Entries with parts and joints
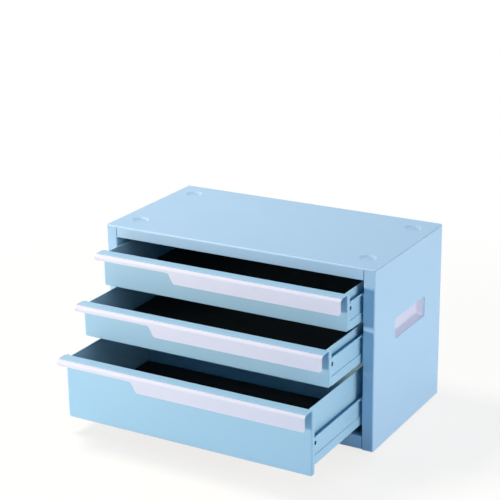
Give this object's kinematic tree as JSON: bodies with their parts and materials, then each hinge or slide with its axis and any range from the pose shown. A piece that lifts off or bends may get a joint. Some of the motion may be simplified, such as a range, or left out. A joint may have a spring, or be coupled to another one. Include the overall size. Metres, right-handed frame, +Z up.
{
  "type": "portable tool box with drawers",
  "caption": "Portable sheet-steel tool box with sliding drawers, full-width folded pulls and a recessed carrying pocket in each side.",
  "frame": {"origin": "floor level under the middle of the cabinet, midway between its front frame and its rear edge", "axes": "+X to the right seen from the front, +Y from the front to the back, +Z up; the drawers open along -Y"},
  "size_m": [0.4, 0.36, 0.248],
  "materials": {
    "cabinet_blue": "pale blue powder coat, satin, very fine texture",
    "drawer_blue": "pale blue powder coat, satin, very fine texture",
    "pull_white": "white powder coat, satin",
    "pocket_white": "white moulded plastic, matt",
    "rubber_black": "black rubber, matt",
    "mat_black": "black drawer mat, matt",
    "zinc_steel": "zinc-plated steel"
  },
  "bodies": {
    "cabinet": {"top_panel": "cabinet_blue", "left_side_panel": "cabinet_blue", "right_side_panel": "cabinet_blue", "bottom_panel": "cabinet_blue", "back_panel": "cabinet_blue", "left_handle_cup": "pocket_white", "right_handle_cup": "pocket_white", "top_left_rail": "cabinet_blue", "top_right_rail": "cabinet_blue", "middle_left_rail": "cabinet_blue", "middle_right_rail": "cabinet_blue", "bottom_left_rail": "cabinet_blue", "bottom_right_rail": "cabinet_blue", "back_screws": "zinc_steel", "closing_bumpers": "rubber_black", "front_left_foot": "rubber_black", "front_right_foot": "rubber_black", "rear_left_foot": "rubber_black", "rear_right_foot": "rubber_black"},
    "top_drawer": {"top_drawer_tray": "drawer_blue", "top_drawer_front": "drawer_blue", "top_drawer_pull": "pull_white", "top_drawer_left_runner": "drawer_blue", "top_drawer_right_runner": "drawer_blue", "top_drawer_rivets": "zinc_steel", "top_drawer_mat": "mat_black"},
    "middle_drawer": {"middle_drawer_tray": "drawer_blue", "middle_drawer_front": "drawer_blue", "middle_drawer_pull": "pull_white", "middle_drawer_left_runner": "drawer_blue", "middle_drawer_right_runner": "drawer_blue", "middle_drawer_rivets": "zinc_steel", "middle_drawer_mat": "mat_black"},
    "bottom_drawer": {"bottom_drawer_tray": "drawer_blue", "bottom_drawer_front": "drawer_blue", "bottom_drawer_pull": "pull_white", "bottom_drawer_left_runner": "drawer_blue", "bottom_drawer_right_runner": "drawer_blue", "bottom_drawer_rivets": "zinc_steel", "bottom_drawer_mat": "mat_black"}
  },
  "joints": [
    {"name": "top_drawer_slide", "type": "slide", "parent": "cabinet", "child": "top_drawer", "axis": [0, -1, 0], "range_m": [-0.061, 0.097]},
    {"name": "middle_drawer_slide", "type": "slide", "parent": "cabinet", "child": "middle_drawer", "axis": [0, -1, 0], "range_m": [-0.11, 0.048]},
    {"name": "bottom_drawer_slide", "type": "slide", "parent": "cabinet", "child": "bottom_drawer", "axis": [0, -1, 0], "range_m": [-0.154, 0.004]}
  ]
}
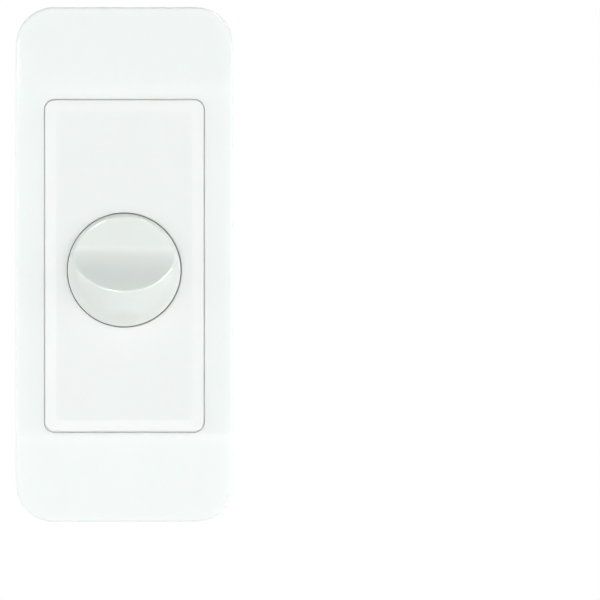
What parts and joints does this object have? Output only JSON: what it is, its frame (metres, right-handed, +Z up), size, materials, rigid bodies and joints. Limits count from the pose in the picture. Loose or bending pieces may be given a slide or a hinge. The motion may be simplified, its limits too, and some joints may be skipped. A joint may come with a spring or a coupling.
{
  "type": "rotary wall dimmer",
  "caption": "Narrow wall-plate light dimmer with a dished rotary dial that also pushes on and off, and a dimmer module behind.",
  "frame": {"origin": "on the wall face, midway between the two fixing screws", "axes": "+X to the viewer's right across the plate, +Y into the wall along the fixing screws, +Z up the plate's long side"},
  "size_m": [0.0494, 0.0513, 0.117],
  "materials": {
    "plate_plastic": "smooth moulded, soft gloss",
    "panel_plastic": "smooth moulded, soft gloss",
    "dial_plastic": "smooth moulded, soft gloss",
    "frame_plastic": "fine moulded grain",
    "module_plastic": "fine moulded grain",
    "nylon": "natural nylon",
    "switch_plastic": "moulded",
    "zinc_steel": "zinc plated",
    "spring_steel": "plain",
    "nickel_brass": "nickel plated",
    "brass": "turned",
    "copper": "plain",
    "enamel_copper": "enamelled",
    "carbon_film": "printed film",
    "phenolic": "laminate",
    "board_laminate": "laminate",
    "powder_iron": "painted powder core",
    "capacitor_case": "potted box",
    "trimmer_plastic": "moulded",
    "ceramic": "glazed",
    "resistor_coat": "lacquered",
    "diode_glass": "coated glass",
    "film_capacitor": "dipped",
    "black_epoxy": "moulded",
    "silicone_pad": "sheet",
    "aluminium": "mill finish"
  },
  "bodies": {
    "frame": {"insert_panel": "panel_plastic", "mounting_frame": "frame_plastic", "cover_clips": "spring_steel", "fixing_screws": "zinc_steel", "captive_washers": "nylon", "control_bushing": "nickel_brass", "control_washer": "zinc_steel", "control_nut": "nickel_brass", "control_case": "zinc_steel", "track_wafer": "phenolic", "carbon_track": "carbon_film", "control_pins": "nickel_brass", "switch_housing": "switch_plastic", "switch_spring": "spring_steel", "switch_contacts": "copper", "module_lid": "module_plastic", "module_housing": "module_plastic", "module_screws": "zinc_steel", "circuit_board": "board_laminate", "choke_core": "powder_iron", "choke_winding": "enamel_copper", "suppression_capacitor": "capacitor_case", "trimmer_base": "trimmer_plastic", "fuse_link": "ceramic", "board_resistors": "resistor_coat", "trigger_diode": "diode_glass", "timing_capacitors": "film_capacitor", "power_triac": "black_epoxy", "triac_tab": "nickel_brass", "insulating_pad": "silicone_pad", "heat_sink": "aluminium", "heat_sink_screw": "zinc_steel", "terminal_carrier": "nylon", "terminal_blocks": "brass", "terminal_screws": "zinc_steel"},
    "cover": {"cover_plate": "plate_plastic"},
    "rotor": {"wiper_rotor": "nylon", "wiper_contact": "nickel_brass"},
    "dial": {"dimmer_dial": "dial_plastic", "dial_grip_spring": "spring_steel", "control_shaft": "nickel_brass", "shaft_clip": "spring_steel"},
    "plunger": {"switch_plunger": "nylon", "contact_bridge": "copper"},
    "latch": {"latch_pin": "spring_steel"},
    "trimmer": {"trimmer_rotor": "nylon"}
  },
  "joints": [
    {"name": "cover_pull", "type": "slide", "parent": "frame", "child": "cover", "axis": [0, -1, 0], "range_m": [0, 0.016]},
    {"name": "dial_turn", "type": "hinge", "parent": "frame", "child": "rotor", "pos_m": [0, 0, -0.0013], "axis": [0, 1, 0], "range_deg": [-141.2, 138.8]},
    {"name": "dial_push", "type": "slide", "parent": "rotor", "child": "dial", "axis": [0, 1, 0], "range_m": [0, 0.002], "stiffness_N_per_m": 600, "springref_m": -0.006},
    {"name": "plunger_slide", "type": "slide", "parent": "frame", "child": "plunger", "axis": [0, 1, 0], "range_m": [0, 0.002], "deforming": ["switch_spring"]},
    {"name": "latch_swing", "type": "hinge", "parent": "frame", "child": "latch", "pos_m": [0, 0.0163, -0.0069], "axis": [0, 0, 1], "range_deg": [0, 8.1]},
    {"name": "trimmer_turn", "type": "hinge", "parent": "frame", "child": "trimmer", "pos_m": [0.0082, 0.0162, 0.0149], "axis": [0, 1, 0], "range_deg": [-120, 120]}
  ],
  "couplings": [
    {"joint": "plunger_slide", "follows": "dial_push", "ratio": 1},
    {"joint": "latch_swing", "follows": "dial_push", "rad_per_m": 69.8}
  ]
}
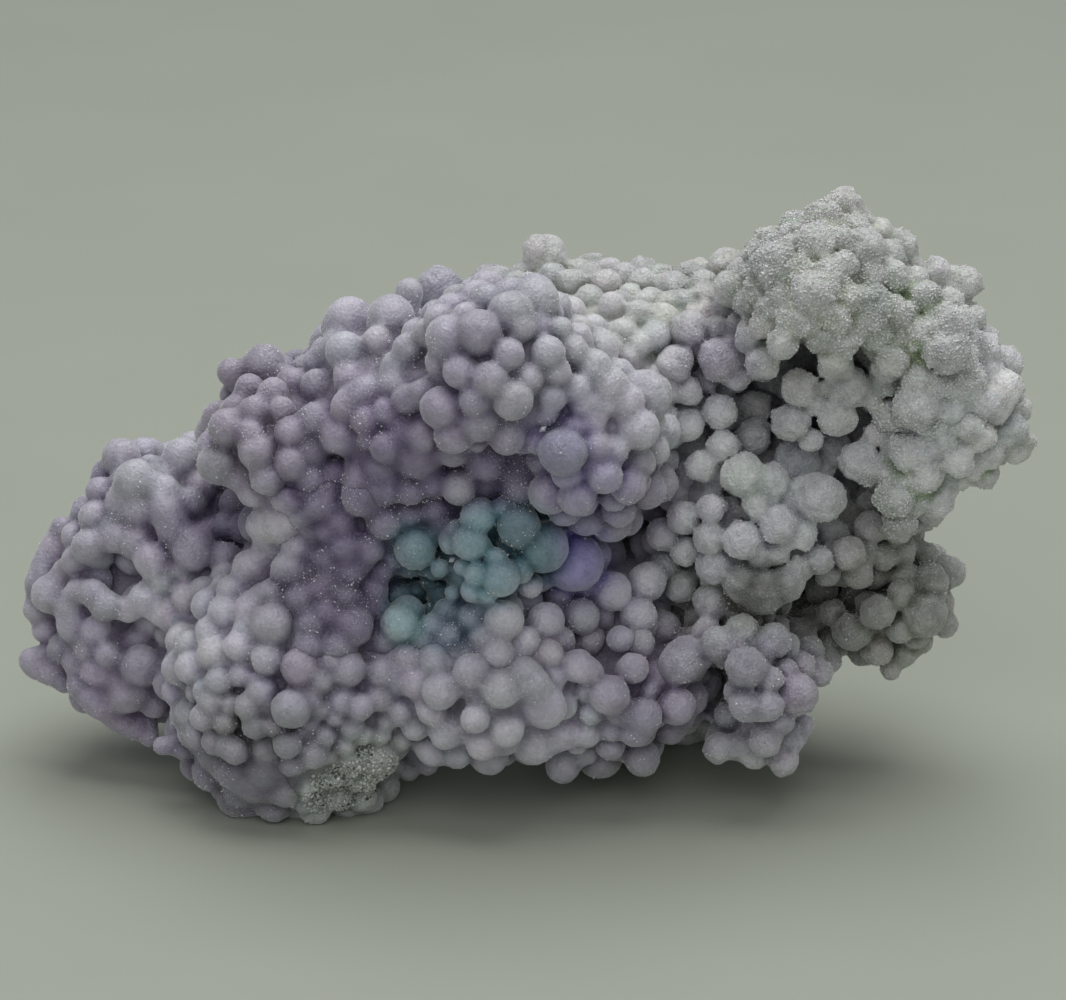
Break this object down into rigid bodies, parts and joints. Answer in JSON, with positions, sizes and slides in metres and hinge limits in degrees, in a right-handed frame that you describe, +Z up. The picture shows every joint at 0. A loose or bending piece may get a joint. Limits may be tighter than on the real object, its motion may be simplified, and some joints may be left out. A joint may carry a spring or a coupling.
{
  "type": "grape agate",
  "caption": "Lumpy specimen of grape agate: fused chalcedony beads in mauve, plum and teal with a pale frosted crust, a cave in the crust, resting on its own feet.",
  "frame": {"origin": "middle of the bounding box, on the surface that the specimen rests on", "axes": "+X along the length towards the pale crust, +Z up, -Y towards the side with the teal beads"},
  "size_m": [0.0916, 0.0414, 0.0551],
  "materials": {
    "chalcedony": "translucent, lightly frosted with tiny crystals"
  },
  "bodies": {
    "root": {"grape_agate": "chalcedony"}
  },
  "joints": []
}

* **PROBLEM REQUIREMENTS**
State how many lines in the entries above include the word "into"; reply with the number alone.

* **EXERCISE RESPONSE**
2